Maybe that's the defining link in all this that has been wriggling away in the back of my mind as a reason to write this piece. Knowing that you are really safe with someone, and they are safe with you, both in overall friendship and being safe to be honest about kink, because the second occasion, the following Saturday, the texts were from Kami who is someone that Lily and I both feel absolutely and entirely safe with.

This occasion was entertaining when I got the first text from Kami on the train on the way to go scening. Is there something about trains? Alice texted me from the train as well.

Why entertaining? Well, we were out for the evening for a rocky horror show themed party, with a plan to go clubbing later in the evening. The assembled company included a few people who were kinky, several that had scened with us, including Mina and Robert that had also scened with Kami, and a mix of vanillas and semi vanillas. An interesting headspace! We kept a few texts exchanging through the evening, so I got a post scene report as well :)

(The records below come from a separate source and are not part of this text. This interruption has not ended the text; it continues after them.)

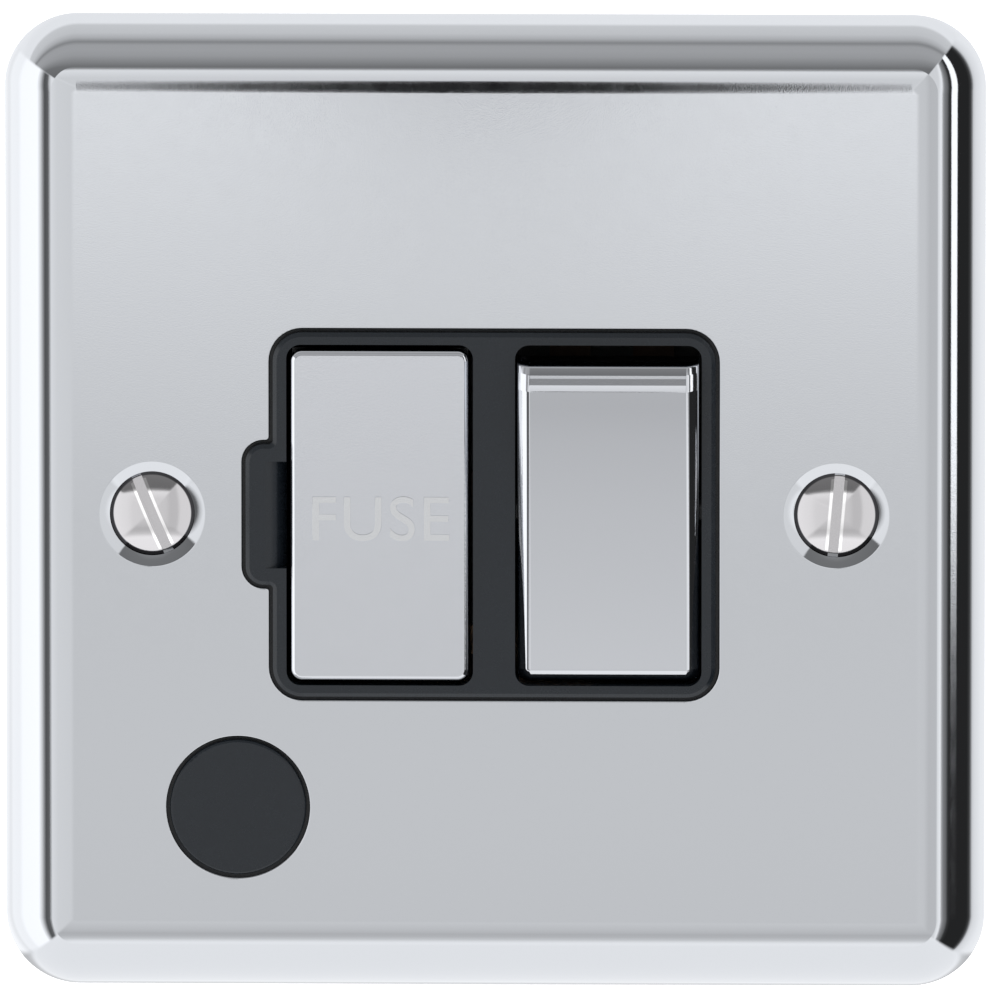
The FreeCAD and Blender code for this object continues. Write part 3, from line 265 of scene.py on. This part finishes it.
# Shader graphs
class Graph:
    """Adds and links shader nodes, so that a material reads from top to bottom."""

    def __init__(self, tree):
        self.tree = tree

    def add(self, kind, settings=None, **inputs):
        node = self.tree.nodes.new(kind)
        for name, value in (settings or {}).items():
            setattr(node, name, value)
        for name, value in inputs.items():
            self.feed(node, name.replace("_", " "), value)
        return node

    def feed(self, node, name, value):
        """Link a socket to an input, which is given by its name or place, or set a plain value."""
        socket = node.inputs[name]
        if isinstance(value, bpy.types.NodeSocket):
            self.tree.links.new(value, socket)
        else:
            socket.default_value = value

    def maths(self, operation, *values):
        node = self.add("ShaderNodeMath", {"operation": operation})
        for place, value in enumerate(values):
            self.feed(node, place, value)
        return node.outputs[0]

    def within(self, value, low, high, soft):
        """1 where the value is between low and high, falling to 0 over a soft edge."""
        smooth = {"interpolation_type": "SMOOTHSTEP"}
        rise = self.add(
            "ShaderNodeMapRange", smooth, Value=value, From_Min=low - soft, From_Max=low + soft,
        )
        drop = self.add(
            "ShaderNodeMapRange", smooth, Value=value, From_Min=high + soft, From_Max=high - soft,
        )
        return self.maths("MULTIPLY", rise.outputs[0], drop.outputs[0])

    def blend(self, amount, a, b):
        """a where the amount is 0 and b where it is 1, for plain numbers or sockets."""
        node = self.add("ShaderNodeMix", {"data_type": "FLOAT"})
        for place, value in ((0, amount), (2, a), (3, b)):
            self.feed(node, place, value)
        return node.outputs[0]

    def blend_colour(self, amount, a, b):
        """Colour a where the amount is 0 and colour b where it is 1."""
        node = self.add("ShaderNodeMix", {"data_type": "RGBA"})
        for place, value in ((0, amount), (6, a), (7, b)):
            self.feed(node, place, value)
        return node.outputs[2]

    def curve(self, value, stops):
        """A number that runs through (place, number) stops, with straight runs between them."""
        low, high = stops[0][0], stops[-1][0]
        top = max(number for _, number in stops)
        place = self.add("ShaderNodeMapRange", Value=value, From_Min=low, From_Max=high)
        ramp = self.add("ShaderNodeValToRGB", Fac=place.outputs[0])
        marks = ramp.color_ramp.elements
        while len(marks) < len(stops):
            marks.new(0.5)
        for mark, (at, number) in zip(marks, stops):
            mark.position = (at - low) / (high - low)
            mark.color = (number / top,) * 3 + (1,)
        grey = self.add("ShaderNodeSeparateColor", Color=ramp.outputs[0])
        return self.maths("MULTIPLY", grey.outputs[0], top)


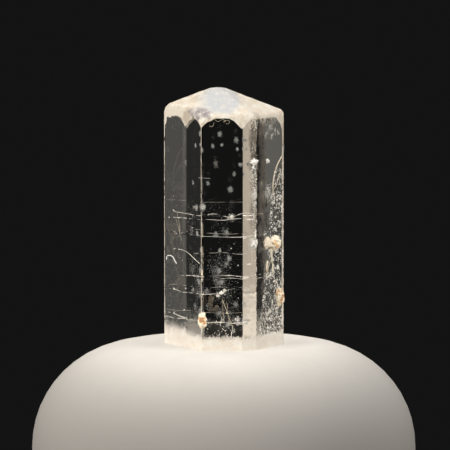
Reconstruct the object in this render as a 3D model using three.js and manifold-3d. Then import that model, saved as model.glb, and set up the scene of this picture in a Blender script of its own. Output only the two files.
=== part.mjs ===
// Phenakite crystal: a prism of nine upright faces with a low six-sided pyramid on top, its
// edges worn, and a natural break at its foot. Millimetres, +Z up along the crystal's long
// axis, standing on the break at z = 0, with the broad front face towards -Y.
import * as THREE from 'three';
import { ImprovedNoise } from 'three/addons/math/ImprovedNoise.js';
import { mergeVertices } from 'three/addons/utils/BufferGeometryUtils.js';
import Module from 'manifold-3d';

const wasm = await Module();
wasm.setup();

// ---- Driving dimensions, in millimetres and degrees ----

// The prism's upright faces: turn is counted anticlockwise from the front, seen from above,
// and reach is the distance of the face from the long axis.
const sideFaces = [
  { turn: 0, reach: 2.565 },
  { turn: 30, reach: 2.572 },
  { turn: 60, reach: 2.207 },
  { turn: 90, reach: 2.295 },
  { turn: 120, reach: 2.022 },
  { turn: 180, reach: 2.565 },
  { turn: 240, reach: 1.966 },
  { turn: 270, reach: 2.295 },
  { turn: 300, reach: 2.026 },
];

const peak = new THREE.Vector3(-0.246, -0.18, 10.0); // where the six pyramid faces would meet
const peakHeight = 9.92; // the tip is worn flat here
const pyramidTurns = [0, 60, 120, 180, 240, 300];
const pyramidDip = 23.8; // slope of a pyramid face

// Steep little faces that cut the top of each upright edge. low is the height of its lowest
// corner, on the edge between the two side faces that it truncates. The corners that show as
// an arch over a broad face have two such faces, the upper one less steep.
const cornerFaces = [
  { between: [300, 0], low: 8.62, dip: 62 },
  { between: [300, 0], low: 8.7, dip: 44 },
  { between: [0, 30], low: 8.56, dip: 76 },
  { between: [0, 30], low: 8.7, dip: 63 },
  { between: [30, 60], low: 8.86, dip: 74 },
  { between: [60, 90], low: 8.84, dip: 74 },
  { between: [90, 120], low: 8.84, dip: 74 },
  { between: [120, 180], low: 8.3, dip: 63 },
  { between: [120, 180], low: 8.38, dip: 46 },
  { between: [180, 240], low: 8.8, dip: 70 },
  { between: [240, 270], low: 9.0, dip: 74 },
  { between: [270, 300], low: 9.0, dip: 74 },
];

const uprightWear = 0.07; // width of the worn flat on an upright edge
const topWear = 0.13; // and on the edges of the termination
const shoulderWear = 0.36; // and on those of its edges that lie furthest left and right
const shoulderStart = 1.7; // distance from the axis where they start
const shortestEdge = 0.01; // an edge shorter than this has no flat

const blockSize = 40; // the blank, and the cutter for each face
const slack = 1e-6; // rounding errors allowed for when corners are found
const weldWithin = 1e-4; // points of a mesh closer than this are one

// Growth ledges: shallow grooves that run round the prism from one turn to another.
const ledges = [
  { height: 5.18, from: -170, to: 150 },
  { height: 5.03, from: -75, to: 40 },
  { height: 4.37, from: -150, to: 165 },
  { height: 3.36, from: -95, to: 60 },
  { height: 2.86, from: -70, to: 120 },
  { height: 2.2, from: -165, to: 75 },
  { height: 1.13, from: -170, to: 170 },
];
const ledgeDepth = 0.03;
const ledgeWidth = 0.06;
const ledgeSway = 0.09; // how far a ledge wanders up and down
const ledgeWaves = 2.5; // and how often on its way round
const ledgeStep = 14; // degrees between the points of its course
const ledgeFromCorner = 5; // degrees kept between them and an upright edge
const ledgeCutter = { radius: 4, segments: 12 }; // outer edge of the ring that cuts it

// Etch pits, scattered over patches of the side faces.
const pitPatches = [
  { turn: 60, count: 26, low: 0.9, high: 6.3, seed: 3 },
  { turn: 30, count: 10, low: 4.6, high: 8.3, seed: 8 },
  { turn: 90, count: 6, low: 1.2, high: 6.0, seed: 14 },
  { turn: 180, count: 14, low: 1.0, high: 8.0, seed: 21 },
  { turn: 0, count: 8, low: 1.0, high: 4.2, seed: 34 },
];
const pitWidth = { least: 0.05, most: 0.12 };
const pitDepth = 0.035; // of the part that lies below its middle
const pitRise = 0.009; // its middle stands this far out of the face
const pitStretch = 1.6; // a pit is longer up the crystal than across
const pitSpread = 3.4; // across the widest face
const pitFromLedge = 0.18; // no pit lies closer to a ledge

// Iron-stained crust and pale flakes left in hollows of the faces: the turn of the face that
// each lump sits on, its x and height, and its half sizes along, out of and up the face.
const crusts = [
  { turn: 60, x: 1.93, height: 4.0, half: [0.3, 0.18, 0.25], seed: 2 },
  { turn: 60, x: 1.62, height: 4.04, half: [0.2, 0.06, 0.2], seed: 6 },
  { turn: 60, x: 2.11, height: 1.88, half: [0.22, 0.14, 0.36], seed: 5 },
  { turn: 0, x: -0.81, height: 1.19, half: [0.16, 0.08, 0.3], seed: 9 },
  { turn: 60, x: 1.79, height: 3.24, half: [0.05, 0.03, 0.4], seed: 12 },
  { turn: 120, x: 1.56, height: 2.4, half: [0.24, 0.12, 0.22], seed: 17 },
  { turn: 30, x: 1.14, height: 7.1, half: [0.13, 0.04, 0.25], seed: 23 },
  { turn: 30, x: 1.15, height: 4.18, half: [0.1, 0.03, 0.26], seed: 27 },
  { turn: 60, x: 1.65, height: 7.17, half: [0.09, 0.05, 0.07], seed: 31 },
];
const crustRoughness = 0.28; // share of the size that its lumps take
const crustLumps = 1.7; // how many lumps there are across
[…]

Yep, that confirms why I wanted to write a posting about this. To explore exactly how those moments feel. The slight nerves at sending a reply that supports but doesn't break that building excitement matched with the joy of sharing the experience. Mmm, lovely. It's one of those things that really add to the enjoyment of life.

Not that the Saturday evening got any easier, but I'll leave the story of explaining to friends why Lily was snogging Mina until later! I will mention as a footnote here that in one of the texts I did warn Kami that my kink tends to get darker in winter and received the reply "you don't need to warn, I will welcome the winter gladly! ;)". Where that led is currently, ongoing!